You can ask, however, that if there is bias, or invalid procedure, how could it possibly lead to truth? And if it did lead to truth, surely it would only do so accidentally or coincidentally.

For example, the Pythagoreans believed that the earth was a rotating globe. Though they believed that for all the wrong reasons.

However, we're talking about scientific experiments here, not Pythagorean speculation or philosophy. In a scientific sense, if invalid procedure or bias leads to truth, that would be of little interest to science or scientists. Indeed typical scientists (if they exist) would be hard-pressed to make sense of invalid procedure or bias leading to scientific truth. Though perhaps either they too are biased or their stance on science is philosophically naïve.
Poundstone offers two logical alternatives to this paradox.
i) We can assume that the meta-study is valid. (That is, what leads up to the results and the result itself are valid and true.)
ii) Yet if it's true, then all (other) studies/tests are invalid.
iii) And if all tests are invalid, then this meta-test is also invalid and so can't produce a true result.

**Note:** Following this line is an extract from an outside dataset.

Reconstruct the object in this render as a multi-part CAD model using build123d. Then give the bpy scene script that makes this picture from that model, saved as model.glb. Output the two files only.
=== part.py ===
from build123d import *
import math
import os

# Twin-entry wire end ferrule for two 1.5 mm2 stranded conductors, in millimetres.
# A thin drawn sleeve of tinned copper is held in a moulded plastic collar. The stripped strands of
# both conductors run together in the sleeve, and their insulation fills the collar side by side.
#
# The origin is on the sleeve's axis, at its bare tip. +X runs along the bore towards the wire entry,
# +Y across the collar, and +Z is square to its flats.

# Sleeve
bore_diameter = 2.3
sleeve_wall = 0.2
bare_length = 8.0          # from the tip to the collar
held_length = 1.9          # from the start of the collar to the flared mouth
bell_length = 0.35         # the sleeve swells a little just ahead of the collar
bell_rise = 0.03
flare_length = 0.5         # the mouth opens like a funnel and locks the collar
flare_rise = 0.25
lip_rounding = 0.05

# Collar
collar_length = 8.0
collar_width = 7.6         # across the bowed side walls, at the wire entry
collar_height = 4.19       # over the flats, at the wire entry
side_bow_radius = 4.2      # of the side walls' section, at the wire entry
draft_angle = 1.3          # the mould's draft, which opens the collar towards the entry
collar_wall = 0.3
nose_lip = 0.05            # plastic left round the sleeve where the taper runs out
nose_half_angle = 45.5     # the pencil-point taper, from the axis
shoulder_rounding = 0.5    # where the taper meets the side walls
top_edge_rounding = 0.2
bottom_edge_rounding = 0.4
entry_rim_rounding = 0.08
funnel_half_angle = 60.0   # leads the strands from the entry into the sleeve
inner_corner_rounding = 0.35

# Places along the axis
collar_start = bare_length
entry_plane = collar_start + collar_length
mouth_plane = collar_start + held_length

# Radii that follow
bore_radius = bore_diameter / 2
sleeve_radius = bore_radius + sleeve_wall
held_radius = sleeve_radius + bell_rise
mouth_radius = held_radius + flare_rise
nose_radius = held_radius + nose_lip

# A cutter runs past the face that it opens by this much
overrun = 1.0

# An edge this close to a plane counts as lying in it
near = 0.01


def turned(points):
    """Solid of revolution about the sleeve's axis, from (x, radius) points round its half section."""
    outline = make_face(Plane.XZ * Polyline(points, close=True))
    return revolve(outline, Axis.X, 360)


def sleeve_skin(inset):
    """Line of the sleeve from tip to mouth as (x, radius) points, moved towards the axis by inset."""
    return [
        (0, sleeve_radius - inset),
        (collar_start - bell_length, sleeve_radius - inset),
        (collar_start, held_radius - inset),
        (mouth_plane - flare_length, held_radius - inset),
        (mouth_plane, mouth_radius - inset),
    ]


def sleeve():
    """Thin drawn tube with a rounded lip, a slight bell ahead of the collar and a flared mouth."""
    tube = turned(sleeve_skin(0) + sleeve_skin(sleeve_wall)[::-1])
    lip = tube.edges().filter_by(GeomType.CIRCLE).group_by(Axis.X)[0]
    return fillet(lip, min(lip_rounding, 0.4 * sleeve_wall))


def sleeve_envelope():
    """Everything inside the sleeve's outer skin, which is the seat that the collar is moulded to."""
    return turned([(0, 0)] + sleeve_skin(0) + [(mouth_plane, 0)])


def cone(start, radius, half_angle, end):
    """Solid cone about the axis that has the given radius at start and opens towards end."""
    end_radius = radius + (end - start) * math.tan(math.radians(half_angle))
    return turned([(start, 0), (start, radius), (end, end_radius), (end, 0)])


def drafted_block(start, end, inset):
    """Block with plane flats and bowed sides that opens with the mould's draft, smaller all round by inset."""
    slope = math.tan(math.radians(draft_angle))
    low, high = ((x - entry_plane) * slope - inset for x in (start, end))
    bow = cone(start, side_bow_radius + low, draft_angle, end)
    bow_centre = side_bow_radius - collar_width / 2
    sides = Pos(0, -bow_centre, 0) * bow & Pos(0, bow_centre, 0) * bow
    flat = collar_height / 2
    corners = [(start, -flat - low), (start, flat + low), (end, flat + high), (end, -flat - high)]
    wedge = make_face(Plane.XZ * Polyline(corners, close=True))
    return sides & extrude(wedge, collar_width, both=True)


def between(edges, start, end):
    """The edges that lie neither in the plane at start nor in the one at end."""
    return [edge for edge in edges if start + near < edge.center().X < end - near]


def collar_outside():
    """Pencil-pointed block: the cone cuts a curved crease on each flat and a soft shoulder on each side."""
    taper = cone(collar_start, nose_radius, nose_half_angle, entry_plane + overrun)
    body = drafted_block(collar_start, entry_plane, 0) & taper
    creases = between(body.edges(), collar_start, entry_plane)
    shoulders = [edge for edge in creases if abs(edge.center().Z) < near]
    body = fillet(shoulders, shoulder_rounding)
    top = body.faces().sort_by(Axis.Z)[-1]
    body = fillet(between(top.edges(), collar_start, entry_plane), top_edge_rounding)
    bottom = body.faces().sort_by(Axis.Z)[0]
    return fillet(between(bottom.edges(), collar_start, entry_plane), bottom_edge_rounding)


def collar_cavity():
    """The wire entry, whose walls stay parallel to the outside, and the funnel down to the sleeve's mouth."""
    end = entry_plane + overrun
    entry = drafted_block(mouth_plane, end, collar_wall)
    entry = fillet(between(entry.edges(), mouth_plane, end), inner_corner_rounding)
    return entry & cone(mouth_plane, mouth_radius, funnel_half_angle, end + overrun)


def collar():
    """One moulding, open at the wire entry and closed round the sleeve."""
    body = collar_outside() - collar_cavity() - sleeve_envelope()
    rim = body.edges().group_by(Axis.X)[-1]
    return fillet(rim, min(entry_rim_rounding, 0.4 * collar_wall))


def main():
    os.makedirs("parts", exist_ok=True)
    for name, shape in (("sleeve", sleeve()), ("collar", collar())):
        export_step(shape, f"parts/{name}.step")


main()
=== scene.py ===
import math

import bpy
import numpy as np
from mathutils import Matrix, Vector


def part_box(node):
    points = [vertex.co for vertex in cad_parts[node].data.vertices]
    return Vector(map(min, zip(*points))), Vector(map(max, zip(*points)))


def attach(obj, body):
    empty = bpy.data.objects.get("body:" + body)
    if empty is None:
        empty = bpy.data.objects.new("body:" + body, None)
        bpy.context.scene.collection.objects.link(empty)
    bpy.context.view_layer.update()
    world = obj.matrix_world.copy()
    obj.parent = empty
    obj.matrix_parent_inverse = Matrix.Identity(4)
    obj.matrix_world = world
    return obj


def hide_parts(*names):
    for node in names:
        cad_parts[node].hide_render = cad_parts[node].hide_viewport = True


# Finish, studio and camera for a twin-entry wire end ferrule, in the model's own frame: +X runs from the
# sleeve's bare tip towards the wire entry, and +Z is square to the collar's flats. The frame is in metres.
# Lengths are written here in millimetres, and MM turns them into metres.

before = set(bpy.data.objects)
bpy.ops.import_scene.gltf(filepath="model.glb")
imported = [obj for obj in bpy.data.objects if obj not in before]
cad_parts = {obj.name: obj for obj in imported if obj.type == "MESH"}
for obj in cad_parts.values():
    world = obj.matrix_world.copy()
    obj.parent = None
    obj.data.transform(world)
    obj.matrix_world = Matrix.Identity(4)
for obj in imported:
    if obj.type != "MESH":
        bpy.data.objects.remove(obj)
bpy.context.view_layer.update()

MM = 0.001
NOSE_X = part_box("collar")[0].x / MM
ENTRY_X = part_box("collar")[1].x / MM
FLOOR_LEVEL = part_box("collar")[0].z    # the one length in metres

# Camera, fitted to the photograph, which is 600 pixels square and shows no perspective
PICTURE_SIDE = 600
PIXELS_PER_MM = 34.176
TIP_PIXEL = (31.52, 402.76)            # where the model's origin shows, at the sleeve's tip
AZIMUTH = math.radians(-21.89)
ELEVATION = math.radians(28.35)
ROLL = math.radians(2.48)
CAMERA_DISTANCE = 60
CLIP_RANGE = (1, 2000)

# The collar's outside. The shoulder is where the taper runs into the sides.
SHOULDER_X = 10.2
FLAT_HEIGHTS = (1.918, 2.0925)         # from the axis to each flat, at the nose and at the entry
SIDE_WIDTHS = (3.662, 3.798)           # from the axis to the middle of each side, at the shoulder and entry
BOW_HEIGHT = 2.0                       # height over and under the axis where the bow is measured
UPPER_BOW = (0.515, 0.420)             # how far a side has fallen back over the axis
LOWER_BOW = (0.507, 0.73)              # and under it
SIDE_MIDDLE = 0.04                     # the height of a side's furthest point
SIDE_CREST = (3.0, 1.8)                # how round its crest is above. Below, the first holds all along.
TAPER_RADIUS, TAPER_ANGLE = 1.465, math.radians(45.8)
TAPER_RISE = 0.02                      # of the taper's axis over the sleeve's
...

In other words, we are lead to the conclusion that we can't see its conclusion as true – even if we wanted to.


i) We can assume that the meta-test is invalid.
ii) However, even though the meta-test can be seen as invalid, its result can still be seen as true.
iii) And, by inference, if the object-test can also be seen as invalid like the meta-test, then its results can also be seen as true (like the meta-test).

Here, then, we have two cases of invalid procedures leading to true results. Though as I said earlier, what's the point of having scientifically true results (or theories) alongside scientifically invalid or unsound procedures/experiments/tests? And as I also said, scientists will surely claim that you can't have the mutual pair of invalid or biased procedures/tests alongside true results.... or can you?